Había una vez un lirio que crecía sano en un lugar apartado, junto a un arroyo. Era una flor que vivía despreocupada y alegre. El tiempo pasaba felizmente hasta que un día se le acercó un pajarillo; habló con el lirio y le cantó alguna cancioncilla. El pájaro volvió al día siguiente, y al otro… Después de una semana, de pronto se ausentó unos cuantos días, hasta que al fin otra vez regresó diariamente. Esto le pareció al lirio extraño; pero sobre todo suele ocurrir lo que le pasó al lirio: a medida que se alternaban sus visitas con sus ausencias le echaba más en falta por el cariño que le iba cogiendo al pájaro. Pero aquel pajarillo no era un buen pájaro, trataba casi todo el tiempo de darse importancia, utilizando para ello la libertad de ir y venir que no tenía el lirio y haciéndole sentir a este lo atado que estaba a la tierra.

El pájaro se daba importancia y acababa sus peroratas con alguna humillación: “Comparado con ellos pareces un don nadie. Eres tan insignificante que no sé con qué derecho te llamas a ti mismo un lirio”. Cuanto más escuchaba al pájaro, el lirio se pasaba el día pensando que era un desgraciado, que no era justo estar sujeto al suelo. El murmullo del agua, que siempre lo había acompañado, se le antojó aburrido y los días se le hicieron cada vez más largos. No aceptaba su condición envidiando el vuelo del pájaro.

Y empezó a decirse: ¿Por qué no me tocó existir en otras circunstancias? Por fin, un día, la flor se confió al pájaro y le contó sus deseos. Le pidió ayuda para cambiar. Por la mañana temprano vino el pajarillo; con su pico echaba a un lado la tierra que rodeaba la raíz del lirio para que éste pudiera quedar libre. Terminada la tarea, el pájaro se irguió vanidoso, ascendió sujeto en el pico del pájaro… ¡Pero se marchitó por el camino!

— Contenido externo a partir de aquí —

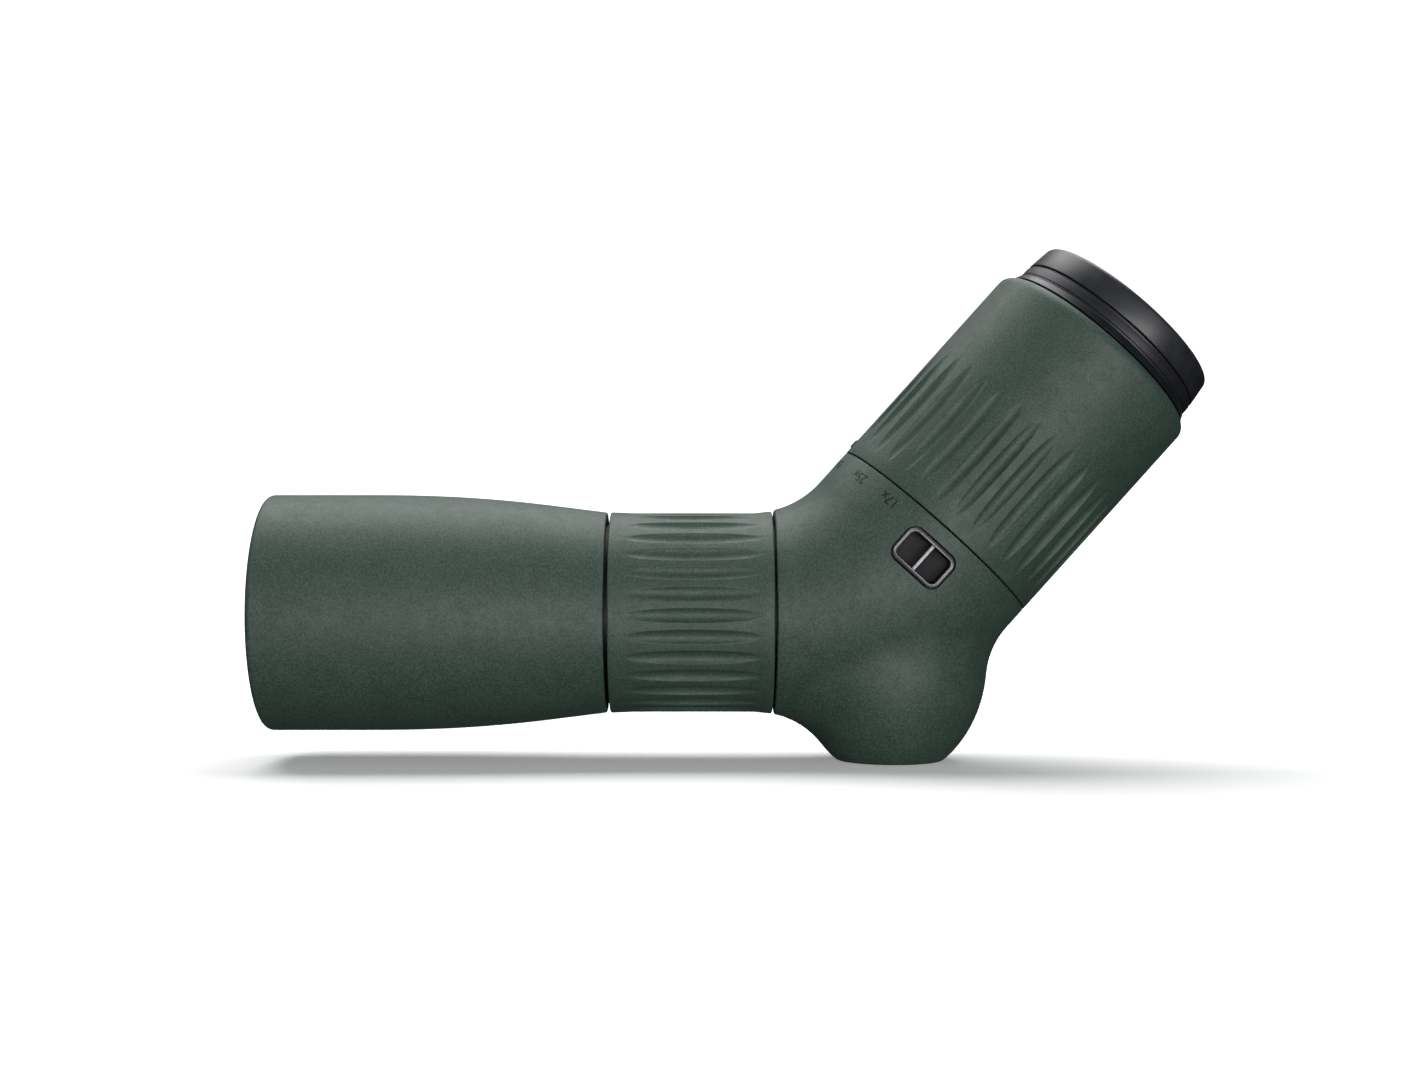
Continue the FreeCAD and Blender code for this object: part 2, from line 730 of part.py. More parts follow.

Las personas humildes triunfan porque escapan de los trastornos de la altura y se valoran por lo que son y, a la vez, son capaces de valorar a los demás, lo que conduce a la sana colaboración. Si el preocupado lirio se hubiera contentado con ser lirio donde nació, no habría llegado a preocuparse comparando su naturaleza con la del pájaro; hubiera permanecido en su lugar, y ahí hubiese sido el mejor lirio que él pudiera llegar a ser. Y quien dice lirio, dice cualquiera de nosotros.